▶ **EXERCISE DESCRIPTION**
Write out every entry exactly as it stands.
┌──
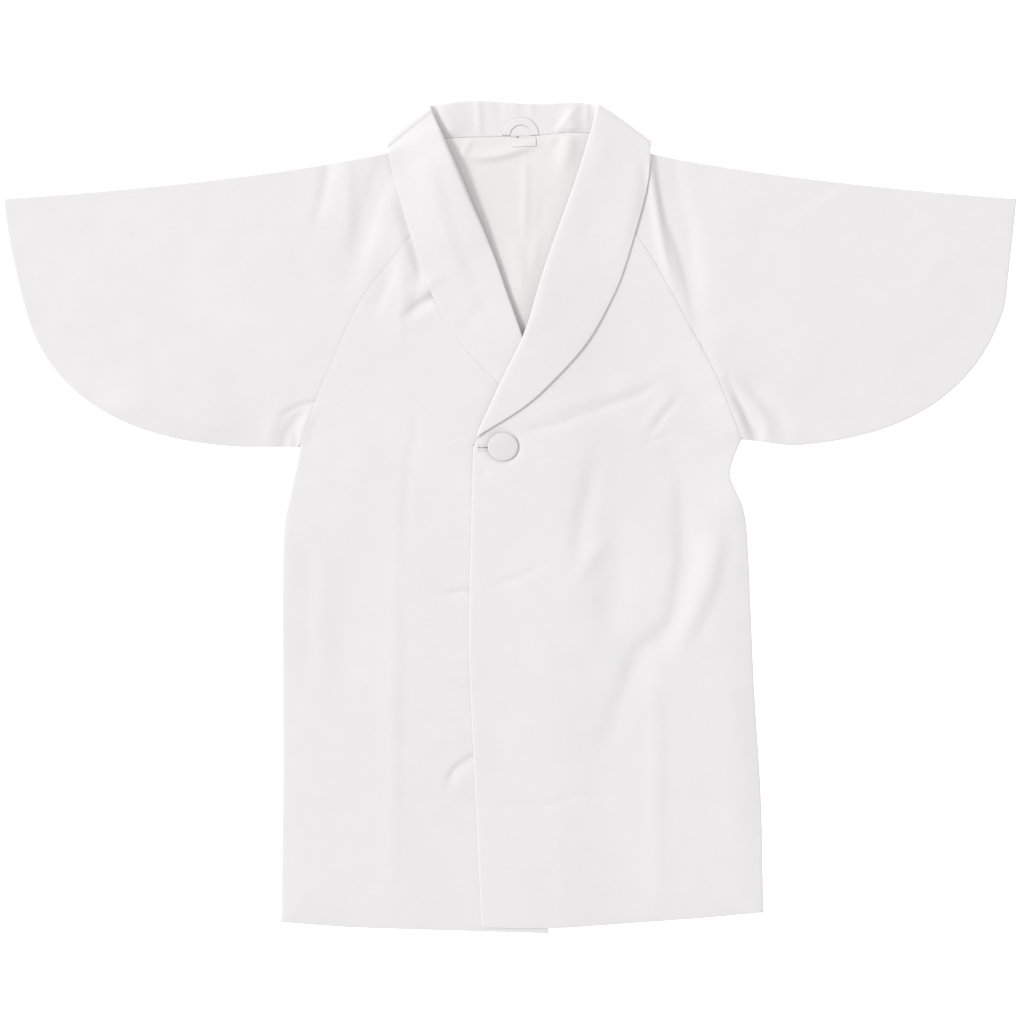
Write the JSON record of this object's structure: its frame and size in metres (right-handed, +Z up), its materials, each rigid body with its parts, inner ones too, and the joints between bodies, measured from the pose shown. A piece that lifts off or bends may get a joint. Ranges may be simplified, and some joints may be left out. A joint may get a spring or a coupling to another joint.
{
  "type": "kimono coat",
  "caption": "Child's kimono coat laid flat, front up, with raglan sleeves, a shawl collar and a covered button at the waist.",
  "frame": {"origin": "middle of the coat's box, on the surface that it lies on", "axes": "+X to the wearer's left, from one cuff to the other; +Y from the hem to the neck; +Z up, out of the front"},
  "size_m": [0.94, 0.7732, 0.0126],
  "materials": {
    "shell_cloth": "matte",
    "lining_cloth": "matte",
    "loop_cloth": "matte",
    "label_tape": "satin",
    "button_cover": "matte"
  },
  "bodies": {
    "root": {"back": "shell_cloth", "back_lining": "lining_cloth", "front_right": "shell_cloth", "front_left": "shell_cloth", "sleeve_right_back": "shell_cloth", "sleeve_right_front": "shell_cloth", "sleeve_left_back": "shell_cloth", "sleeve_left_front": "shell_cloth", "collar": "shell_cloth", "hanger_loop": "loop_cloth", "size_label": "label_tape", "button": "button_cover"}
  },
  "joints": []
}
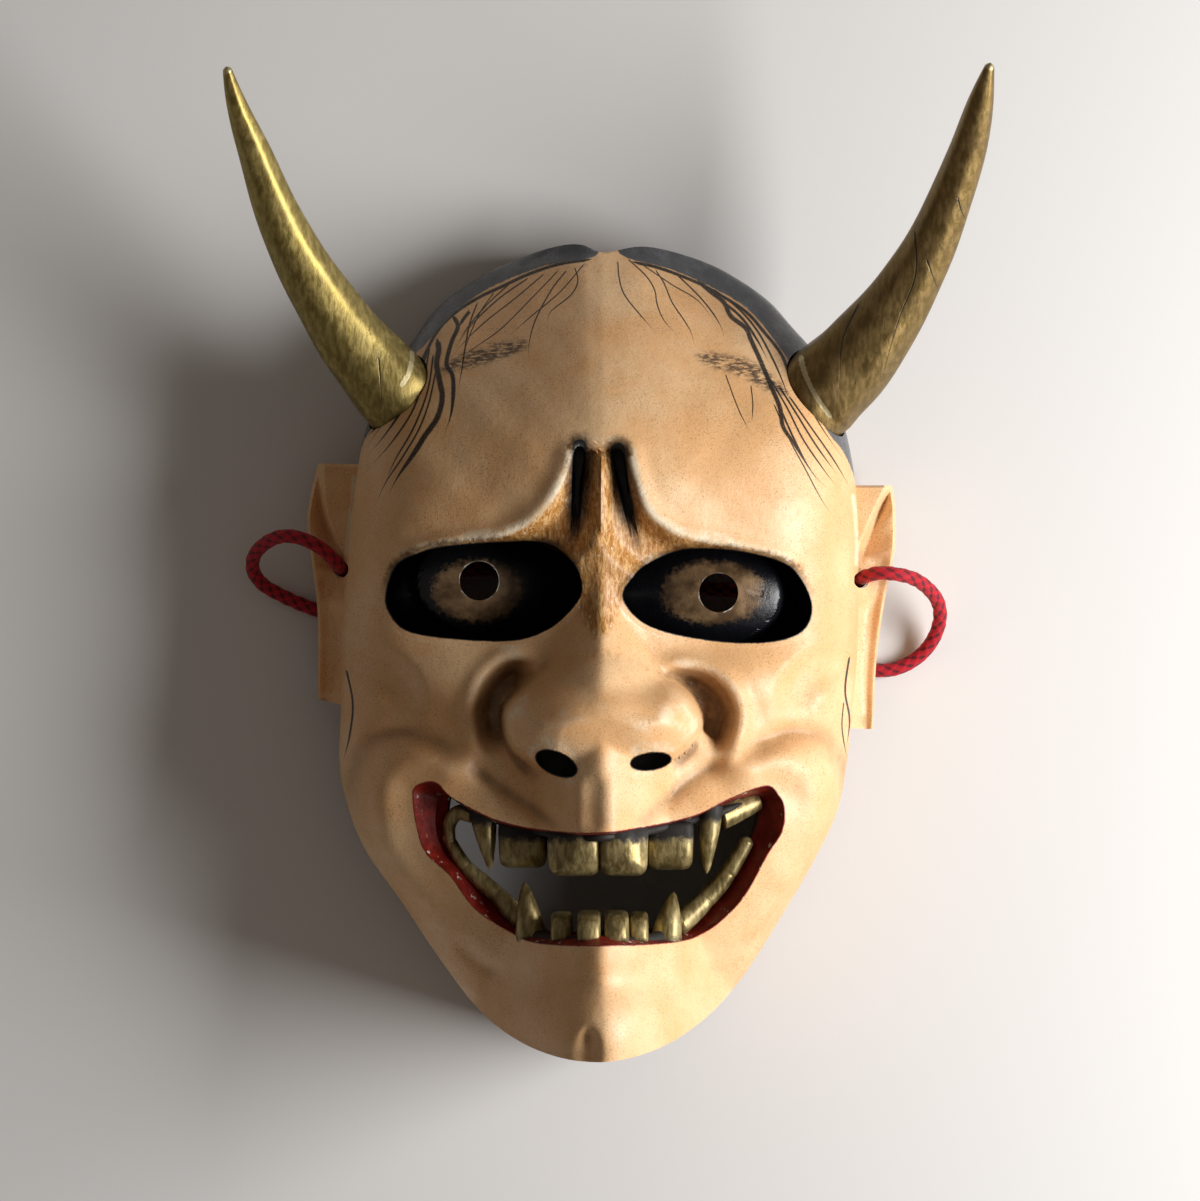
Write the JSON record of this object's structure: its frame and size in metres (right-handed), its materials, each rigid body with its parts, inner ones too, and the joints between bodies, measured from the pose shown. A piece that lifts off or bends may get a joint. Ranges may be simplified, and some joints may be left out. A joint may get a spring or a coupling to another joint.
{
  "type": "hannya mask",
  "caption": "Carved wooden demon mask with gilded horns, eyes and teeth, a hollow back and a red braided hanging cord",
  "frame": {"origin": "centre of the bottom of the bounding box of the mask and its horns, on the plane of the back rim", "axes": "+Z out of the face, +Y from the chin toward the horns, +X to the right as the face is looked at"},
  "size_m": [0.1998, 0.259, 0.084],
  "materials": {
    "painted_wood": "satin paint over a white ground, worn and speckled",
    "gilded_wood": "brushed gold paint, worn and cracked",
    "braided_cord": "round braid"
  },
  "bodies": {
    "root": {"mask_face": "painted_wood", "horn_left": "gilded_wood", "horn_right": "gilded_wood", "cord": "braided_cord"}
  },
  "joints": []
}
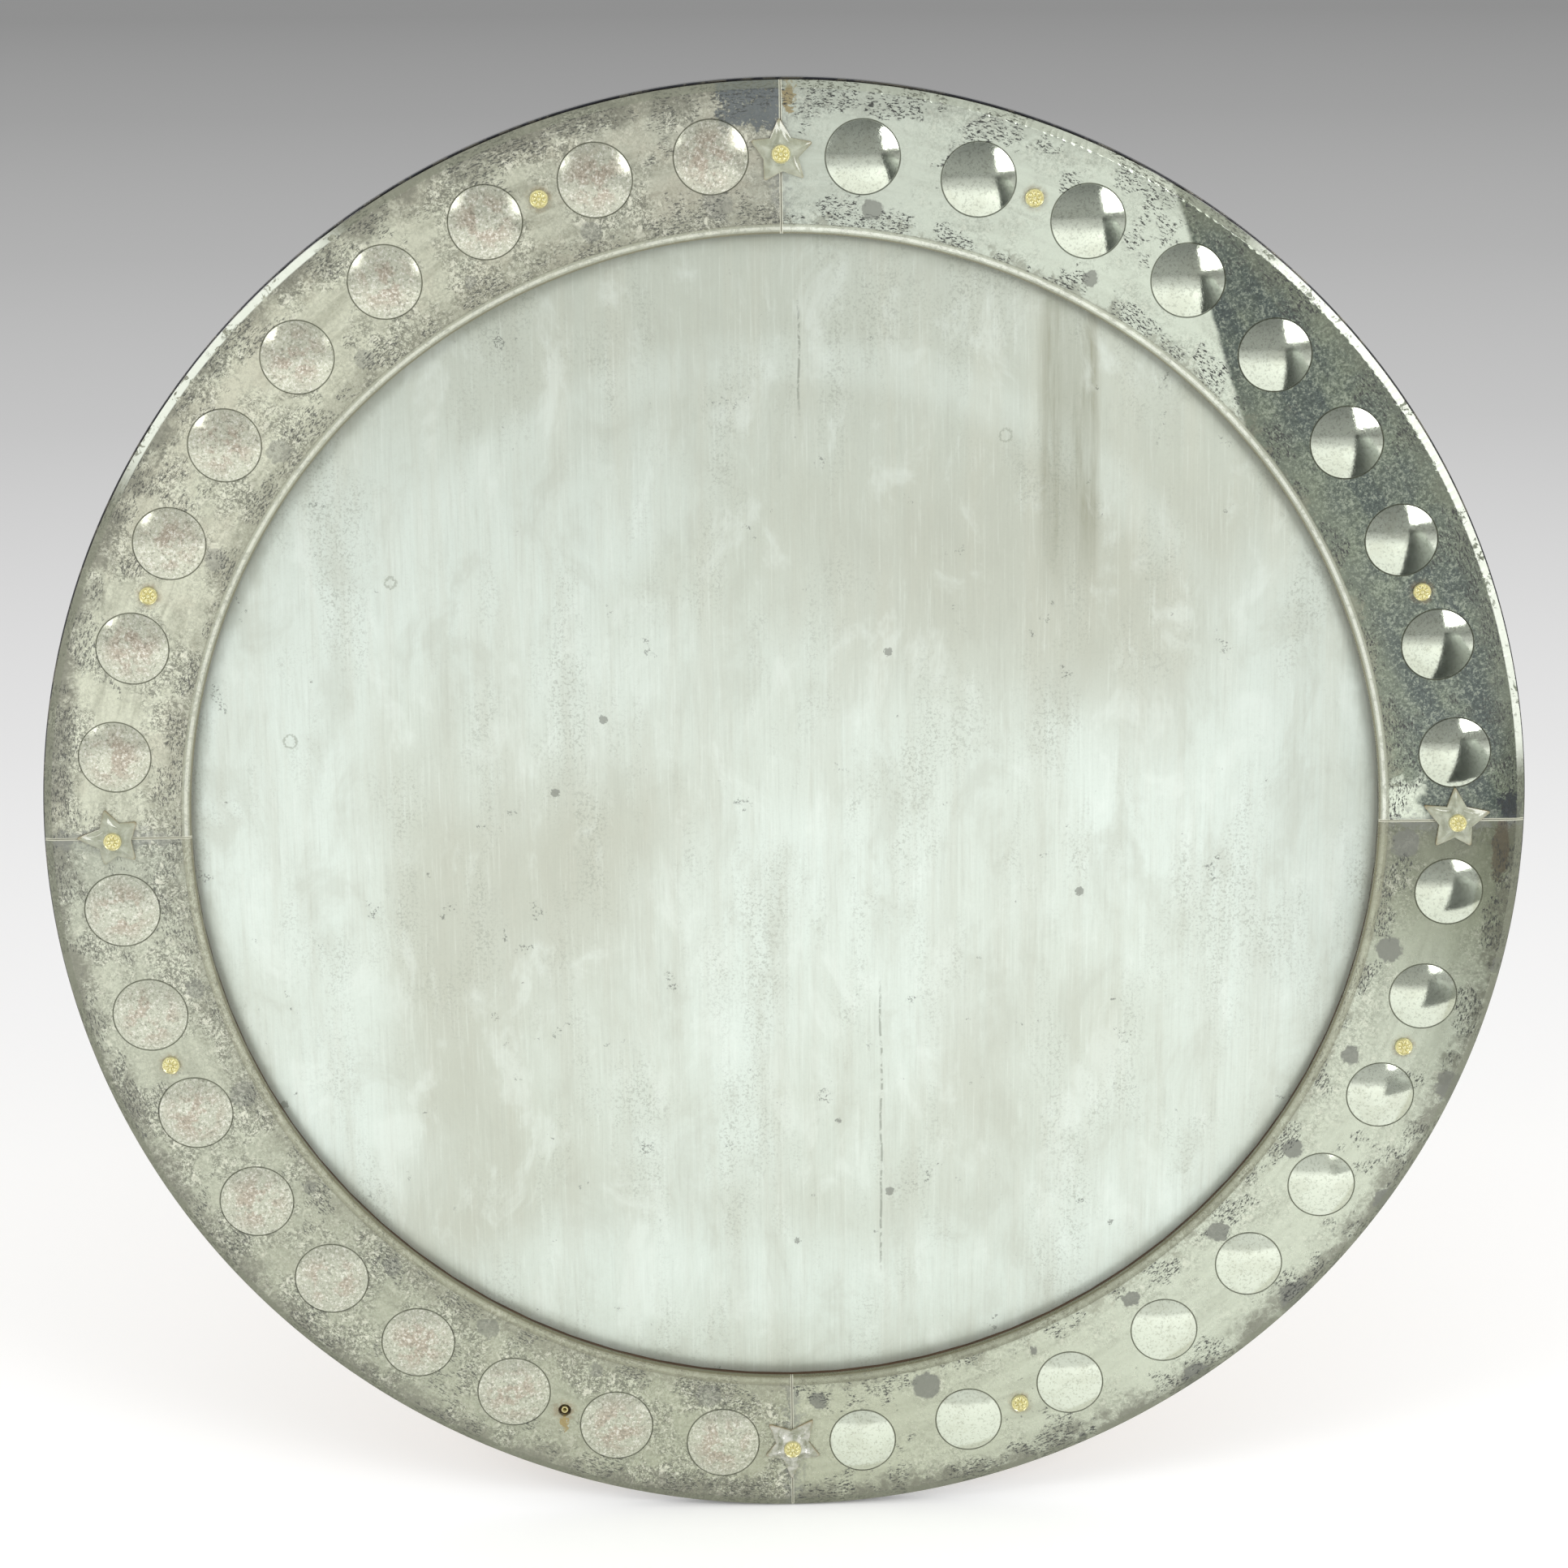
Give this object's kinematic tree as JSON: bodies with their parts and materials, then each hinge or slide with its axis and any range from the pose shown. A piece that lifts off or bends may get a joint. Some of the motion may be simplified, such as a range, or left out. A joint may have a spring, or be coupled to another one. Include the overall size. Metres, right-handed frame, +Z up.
└──
▶ **SOLUTION FOR THIS EXERCISE**
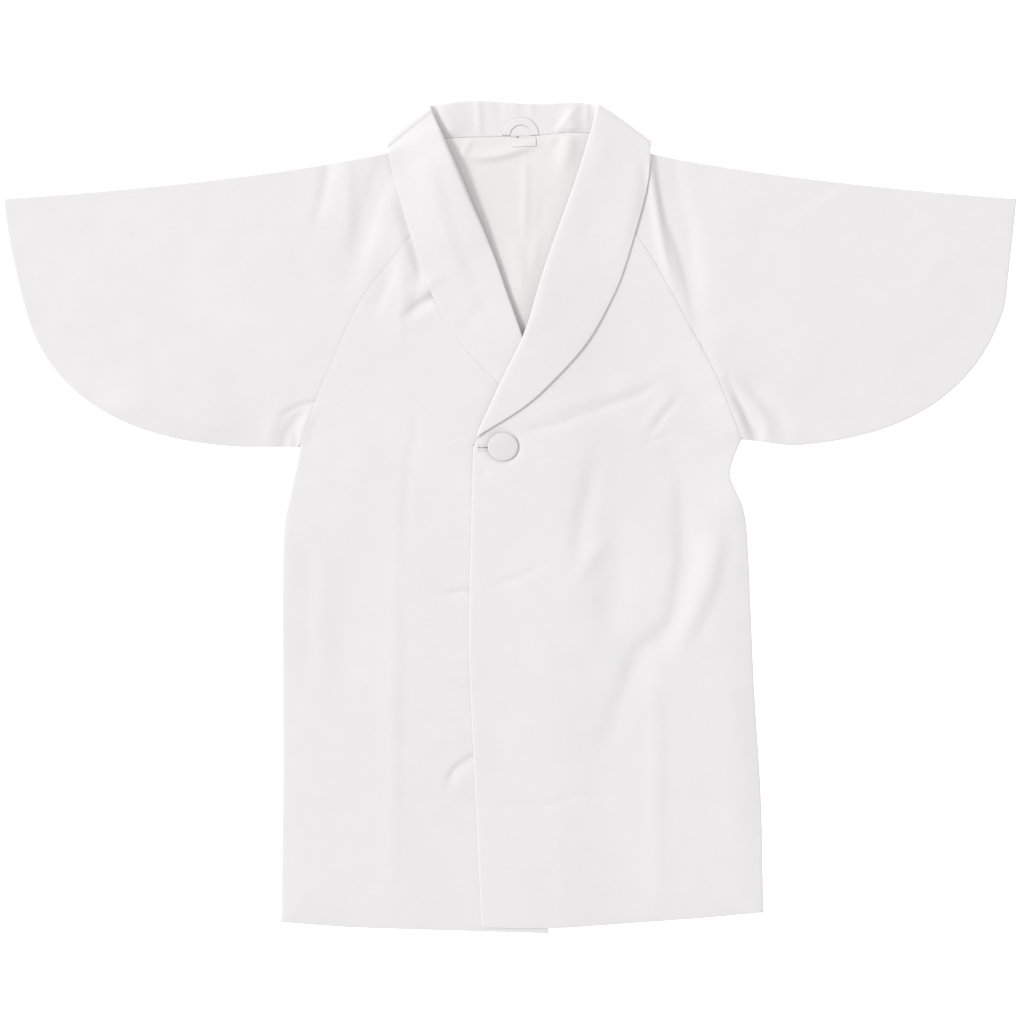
Write the JSON record of this object's structure: its frame and size in metres (right-handed, +Z up), its materials, each rigid body with its parts, inner ones too, and the joints between bodies, measured from the pose shown. A piece that lifts off or bends may get a joint. Ranges may be simplified, and some joints may be left out. A joint may get a spring or a coupling to another joint.
{
  "type": "kimono coat",
  "caption": "Child's kimono coat laid flat, front up, with raglan sleeves, a shawl collar and a covered button at the waist.",
  "frame": {"origin": "middle of the coat's box, on the surface that it lies on", "axes": "+X to the wearer's left, from one cuff to the other; +Y from the hem to the neck; +Z up, out of the front"},
  "size_m": [0.94, 0.7732, 0.0126],
  "materials": {
    "shell_cloth": "matte",
    "lining_cloth": "matte",
    "loop_cloth": "matte",
    "label_tape": "satin",
    "button_cover": "matte"
  },
  "bodies": {
    "root": {"back": "shell_cloth", "back_lining": "lining_cloth", "front_right": "shell_cloth", "front_left": "shell_cloth", "sleeve_right_back": "shell_cloth", "sleeve_right_front": "shell_cloth", "sleeve_left_back": "shell_cloth", "sleeve_left_front": "shell_cloth", "collar": "shell_cloth", "hanger_loop": "loop_cloth", "size_label": "label_tape", "button": "button_cover"}
  },
  "joints": []
}
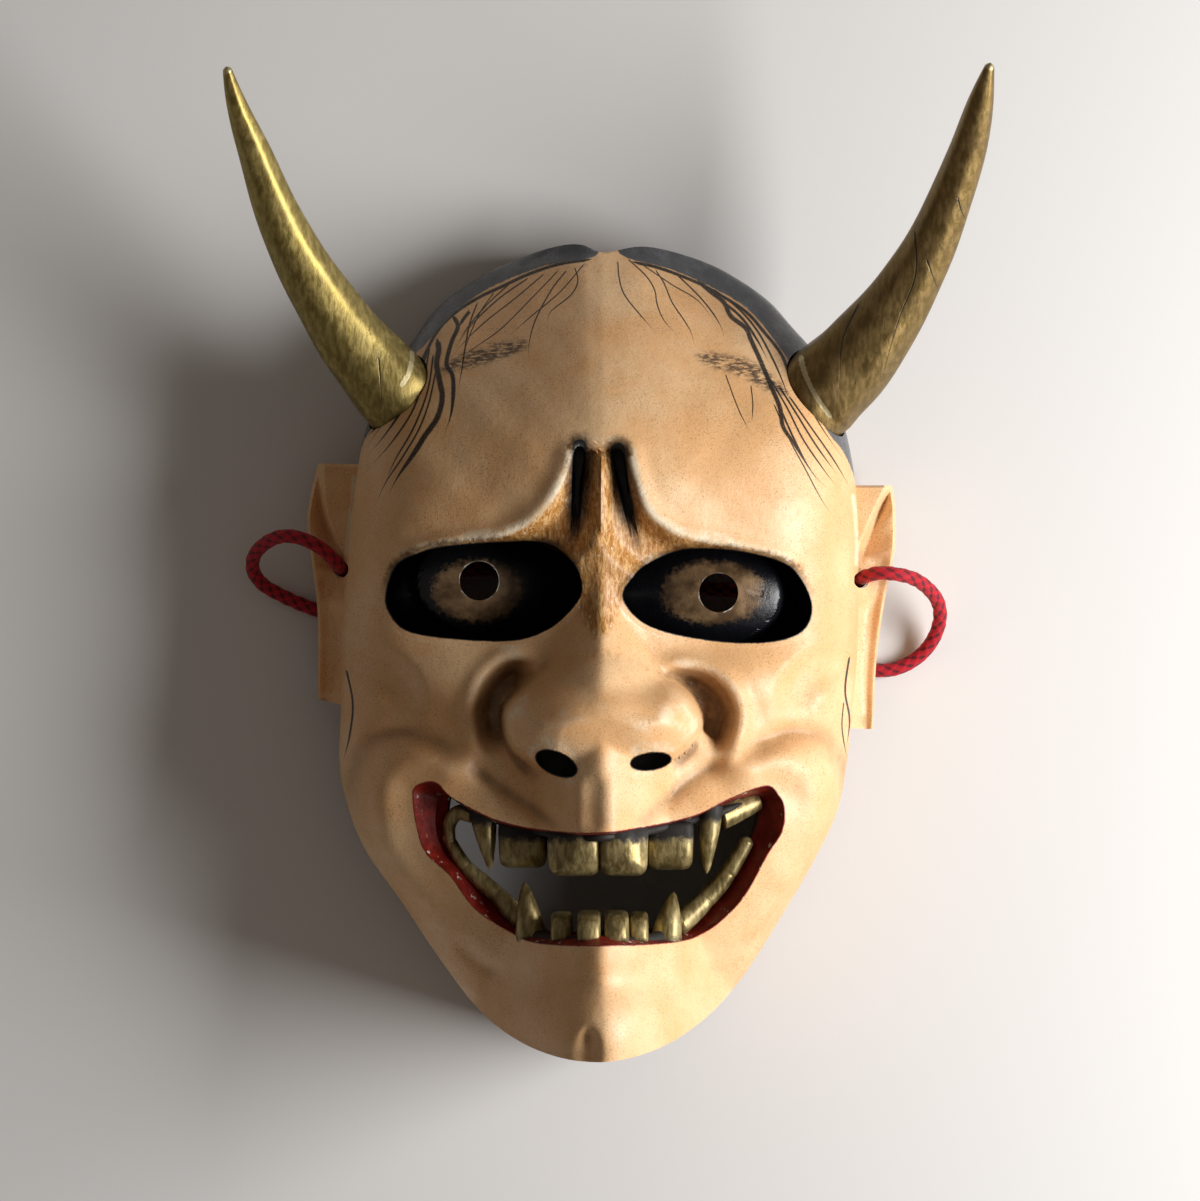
Write the JSON record of this object's structure: its frame and size in metres (right-handed), its materials, each rigid body with its parts, inner ones too, and the joints between bodies, measured from the pose shown. A piece that lifts off or bends may get a joint. Ranges may be simplified, and some joints may be left out. A joint may get a spring or a coupling to another joint.
{
  "type": "hannya mask",
  "caption": "Carved wooden demon mask with gilded horns, eyes and teeth, a hollow back and a red braided hanging cord",
  "frame": {"origin": "centre of the bottom of the bounding box of the mask and its horns, on the plane of the back rim", "axes": "+Z out of the face, +Y from the chin toward the horns, +X to the right as the face is looked at"},
  "size_m": [0.1998, 0.259, 0.084],
  "materials": {
    "painted_wood": "satin paint over a white ground, worn and speckled",
    "gilded_wood": "brushed gold paint, worn and cracked",
    "braided_cord": "round braid"
  },
  "bodies": {
    "root": {"mask_face": "painted_wood", "horn_left": "gilded_wood", "horn_right": "gilded_wood", "cord": "braided_cord"}
  },
  "joints": []
}
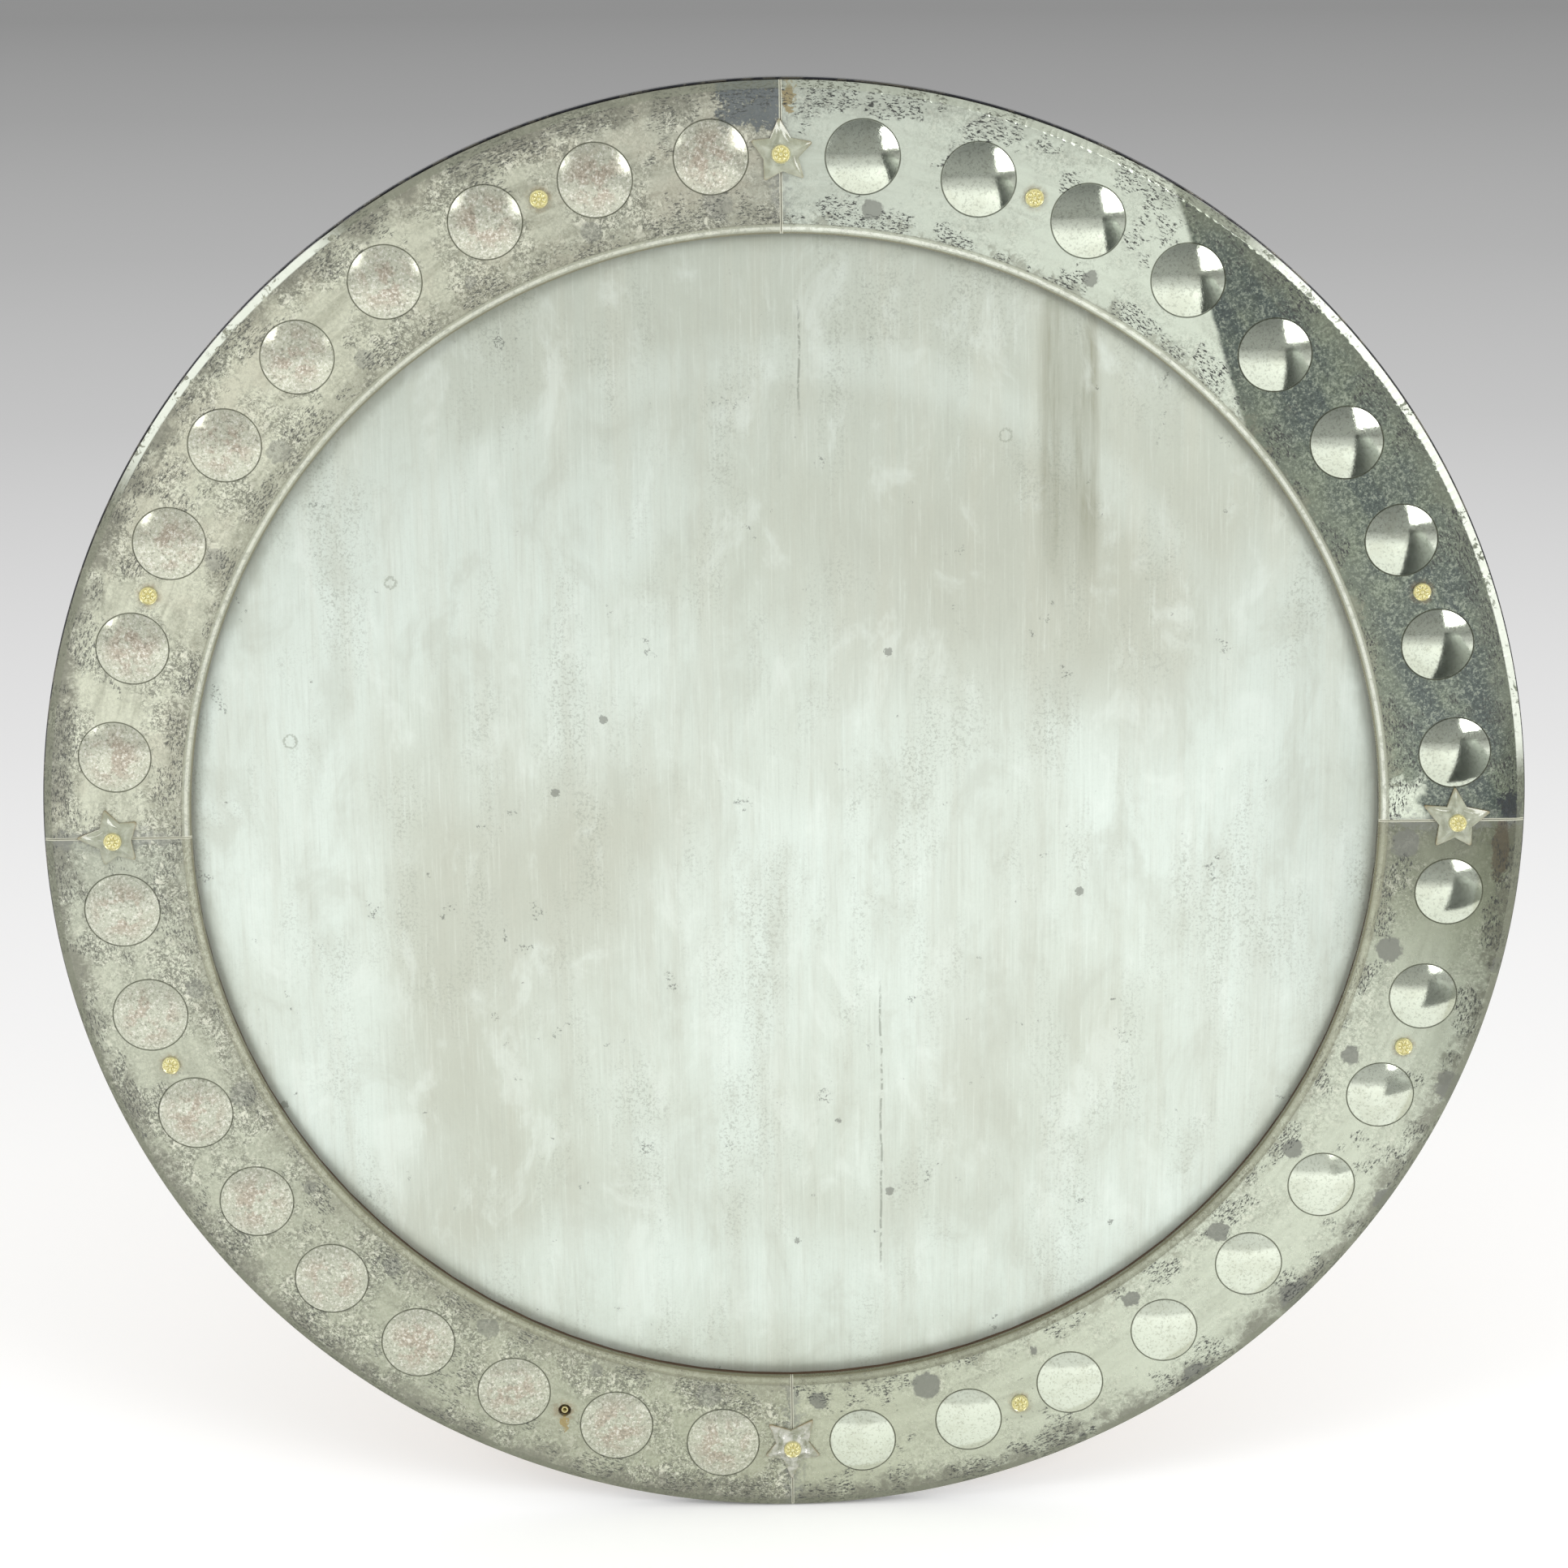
Give this object's kinematic tree as JSON: bodies with their parts and materials, then each hinge or slide with its axis and any range from the pose shown. A piece that lifts off or bends may get a joint. Some of the motion may be simplified, such as a range, or left out. A joint may have a spring, or be coupled to another one. Include the overall size. Metres, right-handed frame, +Z up.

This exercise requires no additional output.